Natural Gas Provides Globe-Changing Alternative to Coal

The U.S. has significantly cut its coal usage, and subsequently our greenhouse gas emissions, over the last fifteen years. While the U.S. has reached record levels of natural gas production due to our vast supply of domestic resources, other countries around the globe continue to rely on dirty coal for their energy needs. A recent piece in Oil Price details this unfortunate reality with the (rhetorical) question, “Why the world just can’t kick coal.”

Our nation’s coal demand has plummeted due to the abundance of natural gas at our disposal. At the same time, the U.S.’ development of renewable technologies, as well as the advancement of environmental regulations, have also contributed to the fuel’s decline. The author, Robert Rapier, writes in his article, “the advent of hydraulic fracturing (fracking) and advanced drilling techniques led to a significant expansion of natural gas production, resulting in lower natural gas prices. Many power plants have shifted from coal to natural gas as it produces fewer greenhouse gas emissions and can be more economically viable.”

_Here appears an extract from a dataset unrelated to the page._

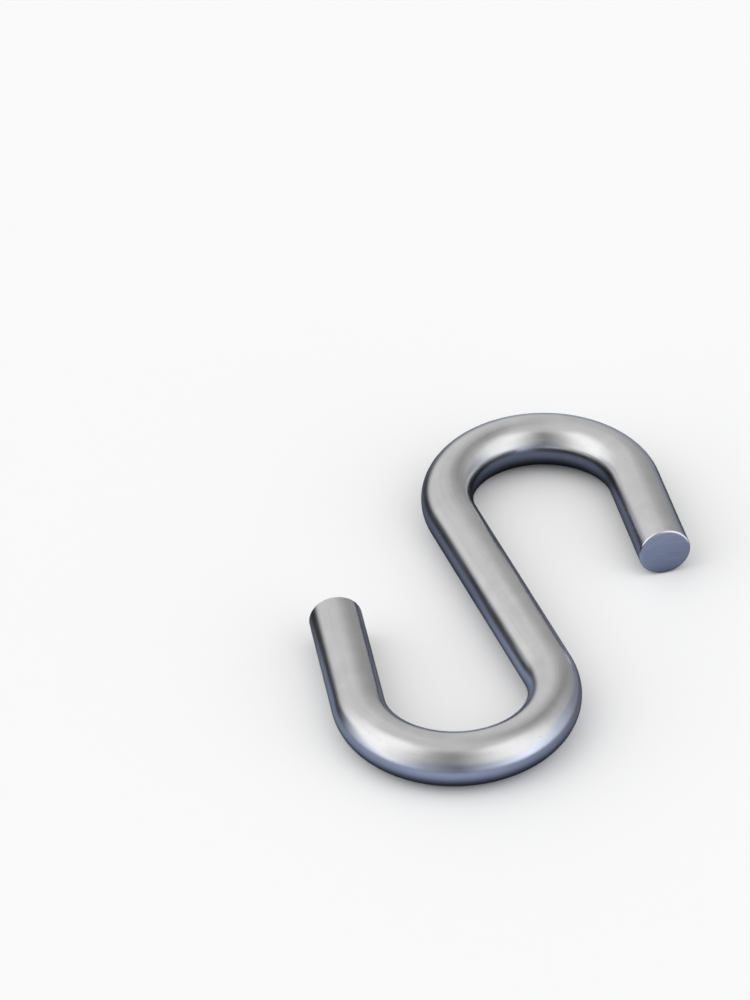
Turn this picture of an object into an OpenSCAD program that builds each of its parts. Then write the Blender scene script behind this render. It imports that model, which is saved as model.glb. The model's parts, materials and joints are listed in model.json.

Though the U.S. has made significant strides to limit coal use and reduce emissions, other nations around the world have actually increased their coal dependence. The U.S. accounts for 6.6 percent of the world’s coal consumption, while China accounts for 55 percent. The Asia Pacific region as a whole is responsible for 81 percent of the world’s coal usage, and that number is growing due to coal’s relative cheapness, geographical abundance in the area and rising industrialization. Even more unfortunate is the rebounding coal demand in Europe due to the energy crisis cased by the war in Ukraine. As countries decoupled themselves from Russian natural gas and oil, coal plant closures were delayed as energy emergency measures.

The U.S. must continue to explore, produce and export our abundant natural gas reserves. While many Western nations push a transition to renewables that is years away onto developing nations, natural gas offers a cleaner alternative to coal, the resource many industrializing economies continue to rely on. Building more energy infrastructure will facilitate a decrease in global coal consumption, whether it is pipelines to get the product to domestic markets, or terminals to export our natural gas to developing nations. It is right to focus on domestic emissions reductions, but the U.S. can also play a larger role in the energy usage of developing nations around the world.